Tuesday 16 December 2008
We’re back. If not exactly on the high seas yet, then not far off. Ali and Jo had a good trip back to Australia visiting family and friends in Melbourne and Darwin while Lex stayed back in Langkawi and worked like a Trojan for the month we were gone. He now has so-o-o-o many brownie points I’ll never catch up. As well as being an experienced sailor, he‘s become a competent mechanic. All of the major jobs were problems he hadn’t encountered before, but he worked them all out, and solved every one of them. The rudder, propeller shaft and anchor winch are all repaired and a zillion other smaller jobs completed. Today and tomorrow we’re painting the blue anti-foul on the hull below the water-line, and the final coat at sparrow’s tomorrow morning. Then at 11 am we splash, as they say here on the hardstand.

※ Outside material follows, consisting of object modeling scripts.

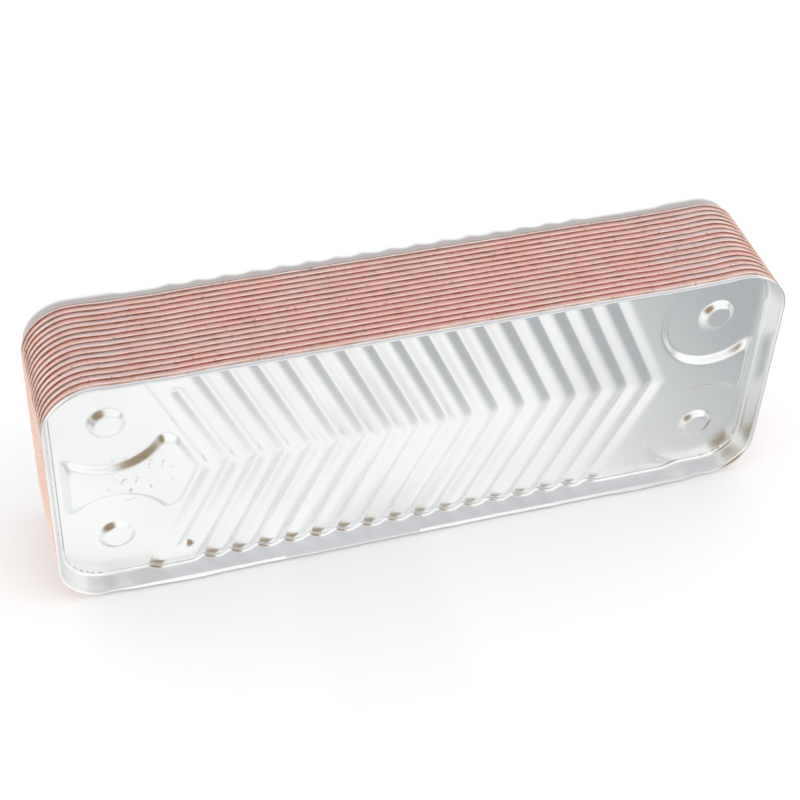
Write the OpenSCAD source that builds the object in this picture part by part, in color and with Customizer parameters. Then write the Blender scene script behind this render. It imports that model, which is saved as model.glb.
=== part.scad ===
// Nested brazed plate heat exchanger, standing on one long narrow side.
// Every plate is a shallow tray whose skirt opens towards -Y. Trays nest into one another,
// every second channel plate is turned half a turn, and copper seams join the skirts.

/* [Plate outline] */
// Outside length of a plate at its free edge, mm
plate_l = 207; // [200:1:220]
// Outside width of a plate at its free edge, mm
plate_w = 77; // [75:1:90]
// Outside corner radius at the free edge, mm
edge_r = 13.5; // [11:0.5:15]
// Height of a skirt above the low web, mm
skirt_h = 6.3; // [5.5:0.1:7]
// Outward lean of a skirt, mm out per mm up
skirt_lean = 0.2; // [0.19:0.01:0.24]
// Inside radius between web and skirt, mm
web_fillet = 1.4; // [1.2:0.1:2.4]

/* [Stack] */
// Number of channel plates between the two covers
channel_plates = 15; // [15:15]
// Distance from one plate to the next, mm
plate_pitch = 2.09; // [2.07:0.01:2.15]
// Sheet thickness of a channel plate, mm
sheet_t = 0.35; // [0.3:0.01:0.36]
// Sheet thickness of a channel plate where the herringbone is drawn, mm
pressed_t = 0.33; // [0.28:0.01:0.34]
// Sheet thickness of the covers, mm
cover_t = 0.5; // [0.4:0.05:0.6]
// Depth of the pressing, low web to high web, mm
press_h = 1.7; // [1.5:0.05:1.7]

/* [Herringbone] */
// Groove to groove distance along the plate, mm
groove_pitch = 7.7; // [7:0.1:8.4]
// Angle of a groove from the short axis of the plate, degrees
groove_angle = 25; // [20:1:30]
// Width of a groove floor, across the groove, mm
groove_floor = 1.2; // [0.8:0.1:1.6]
// Width of a groove wall, across the groove, mm
groove_wall = 1.9; // [1.7:0.1:2.1]
// First groove of the covers, counted from the middle of the plate
first_groove = -8; // [-8:1:-7]
// Last groove of the covers, counted from the middle of the plate
last_groove = 9; // [8:1:9]

/* [Ports] */
// Port spacing along the plate, mm
port_span_x = 172; // [170:1:174]
// Port spacing across the plate, mm
port_span_y = 42; // [40:1:44]
// Radius of the port holes in the front cover, mm
port_r = 8; // [7:0.5:9]
// Radius of the port holes in the channel plates, mm
channel_port_r = 8.5; // [8:0.5:9.5]
// Radius of the flat round each port in a channel plate, mm
channel_flat_r = 12.5; // [12:0.5:13]
// Radius of the flat round each port in a cover, mm
cover_flat_r = 15.5; // [15:0.5:16]
// Outside radius of the seal rings, mm
seal_ring_r = 12; // [11:0.5:12.5]

/* [Back cover] */
// Radius of a dimple at its foot, mm
dimple_foot_r = 5.4; // [5:0.1:6]
// Radius of a dimple at its flat top, mm
dimple_top_r = 3.3; // [3:0.1:3.8]
// Height of a dimple, mm
dimple_h = 1.5; // [1.2:0.1:1.7]

/* [Copper seams] */
// Height of the copper bead above the next plate's free edge, mm
bead_h = 0.45; // [0.3:0.05:0.6]
// Width of the copper bead, mm
bead_w = 0.33; // [0.2:0.01:0.35]

/* [Mounting bosses] */
// Outside diameter of a boss, mm
boss_d = 12; // [10:0.5:12]
// Tapping radius of the M6 thread, mm
boss_thread_r = 2.5; // [2.5:0.1:3]
// How far a boss stands out past the port seats, mm
boss_proud = 3; // [2:0.5:5]

/* [Hidden] */
$fn = 96;

// Lean of the skirt as an angle, and how wide a sheet is when cut level
lean_angle = atan(skirt_lean);
level_factor = 1 / cos(lean_angle);

// Reference surface: the inside face of a channel plate, given at the height of the low web
ref_edge_inset = sheet_t * level_factor + skirt_h * skirt_lean;
ref_half_l = plate_l / 2 - ref_edge_inset;
ref_half_w = plate_w / 2 - ref_edge_inset;
ref_r = edge_r - ref_edge_inset;
corner_x = ref_half_l - ref_r;
corner_y = ref_half_w - ref_r;
port_x = port_span_x / 2;
port_y = port_span_y / 2;

// Herringbone measured across the grooves
cross_pitch = groove_pitch * cos(groove_angle);
far = plate_l;

// The stack runs from the back cover, index 0, to the front cover
front_index = channel_plates + 1;
stack_top = skirt_h;
stack_bottom = -front_index * plate_pitch - cover_t - boss_proud;
stack_middle = (stack_top + stack_bottom) / 2;
half_height = ref_half_w + skirt_h * skirt_lean + cover_t * level_factor;

eps = 0.01;

copper_colour = [0.80, 0.55, 0.46];
steel_colour = [0.80, 0.80, 0.82];
cover_colour = [0.90, 0.91, 0.92];
boss_colour = [0.66, 0.67, 0.69];

function plate_z(index) = -index * plate_pitch;

// Points on an arc, from angle a0 to a1
function arc(cx, cy, r, a0, a1, steps = 3) =
    [for (i = [0:steps]) [cx + r * cos(a0 + (a1 - a0) * i / steps), cy + r * sin(a0 + (a1 - a0) * i / steps)]];

// Distance of a skirt face from the corner centre at height z, out from the reference face by d
function skirt_at(z, d) = ref_r + z * skirt_lean + d * level_factor;

// Where the fillet starts, out from the corner centres
fillet_x = skirt_at(web_fillet, 0) - web_fillet * level_factor;

// Turns plate coordinates (x along, y across, z towards the open side) into the standing frame
module stand(index) {
    translate([0, stack_middle, half_height])
        rotate([90, 0, 0])
            translate([0, 0, plate_z(index)])
                children();
}

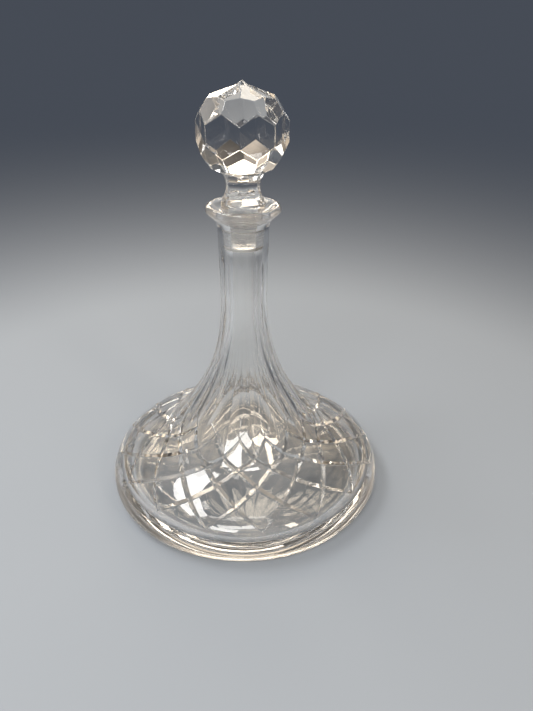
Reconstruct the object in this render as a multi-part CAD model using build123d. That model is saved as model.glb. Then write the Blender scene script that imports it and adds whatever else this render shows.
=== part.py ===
"""Ship's decanter in cut crystal: a broad flat-bottomed bottle and its ground-in ball stopper.

Millimetres, +Z up. The origin is the centre of the base, on the surface that the decanter stands on.
Azimuths are in degrees, from the front (-Y) towards the right (+X).
"""
import os
from math import cos, radians, sin

from build123d import *

# Driving dimensions of the bottle
BASE_RADIUS = 95.0
RIM_HEIGHT = 10.0        # height of the widest point above the table
FOOT_RADIUS = 85.0       # outer edge of the flat ring that the bottle stands on
RECESS_RADIUS = 70.0     # shallow hollow ground into the underside
RECESS_DEPTH = 1.0
FLOOR_THICKNESS = 9.0
CAVITY_RADIUS = 74.0     # flat part of the inside floor
BORE_RADIUS = 7.3        # plain bore of the neck

# Saucer lip, as (radius, height) corners from under its rim to the funnel
LIP_UNDER = (21.8, 196.0)
LIP_UNDER_PULLS = ((15.9, 191.5), (18.2, 192.6))
LIP_SIDE = (22.8, 198.0)
LIP_CREST = (20.4, 200.6)
DISH_EDGE = (13.5, 196.3)
DISH_PULLS = ((18.4, 200.6), (16.5, 197.2))
FUNNEL_PULLS = ((10.9, 195.5), (8.59, 192.0))

# Outer outline as two cubic curves: rim to shoulder, shoulder to neck
SHOULDER = (53.7, 46.1)
NECK = (14.8, 142.0)
FLARE_ANGLE = 131.8      # direction of the outline at the shoulder
RIM_PULL, SHOULDER_IN, SHOULDER_OUT, NECK_PULL = 23.8, 18.3, 39.2, 41.3
NECK_TOP = (15.8, 186.0)

# Inner outline
INNER_RIM = (84.0, 15.6)
INNER_RIM_PULLS = ((82.0, 9.0), (84.0, 12.0))
INNER_SHOULDER = (49.6, 41.9)
INNER_NECK = (BORE_RADIUS, 138.0)
INNER_PULLS = (14.0, 16.0, 33.0, 44.0)

# Ground joint between the plug and the bore
JOINT_SLOPE = 0.05
JOINT_CLEARANCE = 0.06
PLUG_BOTTOM = 175.4
PLUG_END_RADIUS = 7.45
GROUND_BOTTOM, GROUND_TOP = 173.0, 187.0

# Stopper
COLLAR_RADIUS = 13.5
COLLAR_BOTTOM, COLLAR_TOP = 197.9, 202.0
COLLAR_EDGE = 1.7        # rounding of the collar's rim
PLUG_CHAMFER = 1.0
BALL_CENTRE = 242.0
APEX_HEIGHT = 26.6       # tip of the ball above its centre
TIP_DEPTH = 4.0          # height of the small point, part of it sunk in the ball
TIP_RADIUS = 5.5
EQUATOR_FACET = (0.0, 24.6)      # latitude of the facet and its distance from the centre
SHOULDER_FACET = (33.0, 25.44)
CROWN_FACET = (70.0, 23.75)
WAIST_SECTIONS = (       # height and corner radius, from inside the collar to inside the ball
    (201.5, 13.4),
    (203.7, 12.5),
    (206.0, 11.3),
    (208.5, 10.4),
    (211.0, 10.05),
    (213.5, 10.2),
    (216.0, 10.9),
    (218.0, 11.9),
    (220.5, 13.45),
    (223.5, 15.2),
)
STOPPER_SIDES = 8
STOPPER_AZIMUTH = -3.6   # azimuth of a waist edge

# Cut decoration of the bottle
FLUTES = 16
LATTICE_AZIMUTH = -16.5  # azimuth of a flute ridge and of a point of the lattice
FLUTE_RATIO = 0.045      # flute depth on the shoulder, as a share of the radius
NECK_FLUTE_RATIO = 0.0225
FLUTE_BLEND = (50.0, 100.0)      # heights between which the flutes grow shallower
FLUTE_HEIGHTS = (175.0, 164.0, 153.0, 142.0, 120.0, 100.0, 82.0, 68.0, 57.0, 49.0)
LATTICE_RADII = (42.5, 50.6, 56.0, 65.3, 77.2, 89.6)   # the rows where the mitre cuts cross
MITRE_DEPTH = 1.4
MITRE_WIDTH = 3.4
MITRE_STATIONS = ((0.0, 0.15), (0.5, 0.8), (1.5, 1.0), (3.5, 1.0), (4.5, 0.8), (5.0, 0.15))
PITCH = 360.0 / FLUTES
LAST_ROW = len(LATTICE_RADII) - 1


def polar(radius, azimuth, height):
    """A point at a radius, azimuth and height."""
    return Vector(radius * sin(radians(azimuth)), -radius * cos(radians(azimuth)), height)


def offset_point(point, angle, distance):
    """The outline point at a distance along an angle."""
    return (point[0] + distance * cos(radians(angle)), point[1] + distance * sin(radians(angle)))


def outer_curves():
    """Control points of the two cubic curves of the outer outline, from the rim up."""
    rim = (BASE_RADIUS, RIM_HEIGHT)
    lower = (
        rim,
        offset_point(rim, 90, RIM_PULL),
        offset_point(SHOULDER, FLARE_ANGLE, -SHOULDER_IN),
        SHOULDER,
    )
    upper = (
        SHOULDER,
        offset_point(SHOULDER, FLARE_ANGLE, SHOULDER_OUT),
        offset_point(NECK, 90, -NECK_PULL),
        NECK,
    )
    return lower, upper


def bezier_point(curve, t):
    """The point of a cubic curve at parameter t."""
    weights = ((1 - t) ** 3, 3 * t * (1 - t) ** 2, 3 * t * t * (1 - t), t**3)
    return tuple(sum(w * p[axis] for w, p in zip(weights, curve)) for axis in (0, 1))


def point_where(axis, value):
    """The outer outline's point whose radius (axis 0) or height (axis 1) is the value."""
    for curve in outer_curves():
        ends = sorted((curve[0][axis], curve[3][axis]))
        if ends[0] <= value <= ends[1]:
            low, high = (0.0, 1.0) if curve[0][axis] < curve[3][axis] else (1.0, 0.0)
            for _ in range(50):
                middle = (low + high) / 2
                below = bezier_point(curve, middle)[axis] < value
                low, high = (middle, high) if below else (low, middle)
            return bezier_point(curve, low)
    share = (value - NECK[1]) / (NECK_TOP[1] - NECK[1])
    return (NECK[0] + share * (NECK_TOP[0] - NECK[0]), value)


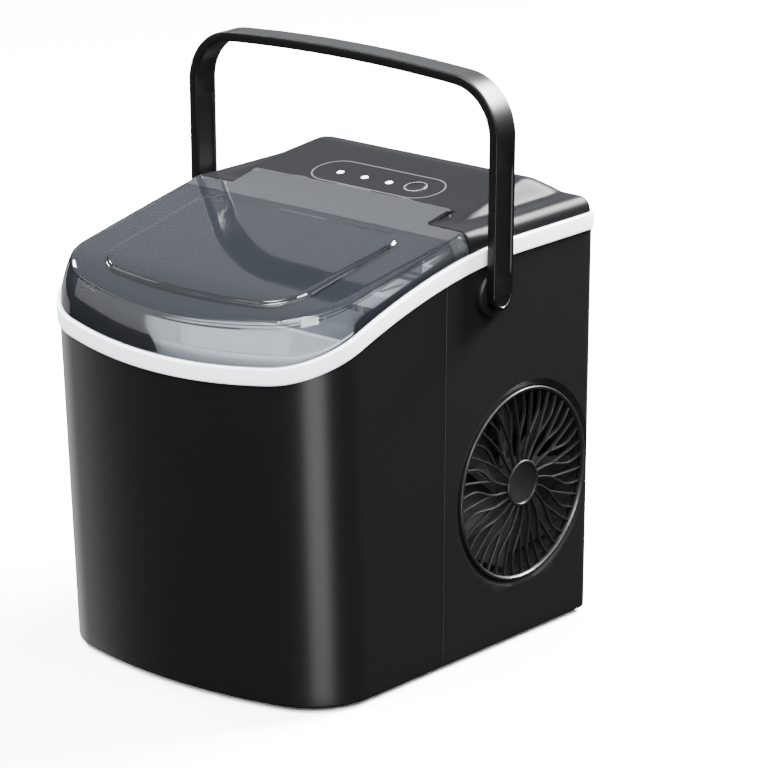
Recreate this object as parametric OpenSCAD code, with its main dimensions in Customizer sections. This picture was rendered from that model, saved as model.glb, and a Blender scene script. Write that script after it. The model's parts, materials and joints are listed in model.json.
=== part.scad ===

It's an interesting microcosm on the hardstand. The sun doesn't rise till about 7 am, so not much happens before then. Work on boats generally starts about 8 or 830, and then people go hell for leather for the next 8 or 10 hours with a break for lunch at the Hard Dock Cafe, an open air cafe on the hardstand where they serve things like chicken curry, fried rice, pizzas and sandwiches, all freshly made. A decent size pizza costs 12 ringgit, or about $4.50. Sometimes the food's not that great, but it’s a training facility for the resort. We mainly eat on the boat ourselves, but occasionally come up here for a change. By about 5.30 pm, people start to down tools and head for showers or, in the case of any Australians, gather in the shade of someone's boat for a few beers. Dinner is available at the Hard Dock in the evenings as well.
Rebak is definitely a DIY marina – there’s ample workspace, power and water available, but no tradesmen, apart from painting contractors. People are very generous with tools and advice, and everyone seems happy to lend the first and dispense the second. Yachties seem to operate of the premise that if you help someone, someone will help you when you need it, so people are generous. What goes around definitely comes around. Yes, they all drink too much, but I guess they're just doing their best to selflessly boost the local economies.
There are lots of kids here, mostly aged around 7 to 14. Schoolwork takes them out of sight in the mornings as most of them are home schooled, but by lunchtime they’re out in force, small boys marching purposefully around with wooden swords and home-made bows and arrows, being ignored by their sisters who are intently ‘Facebooking’ friends all over the world, and more than likely MSM-ing the girls beside them! (Not only has the internet given us new ways of communication, it’s invented all these new verbs!)
Time for the next coat of tacky blue stuff… let’s see if I can get more of it onto the boat than onto me this time.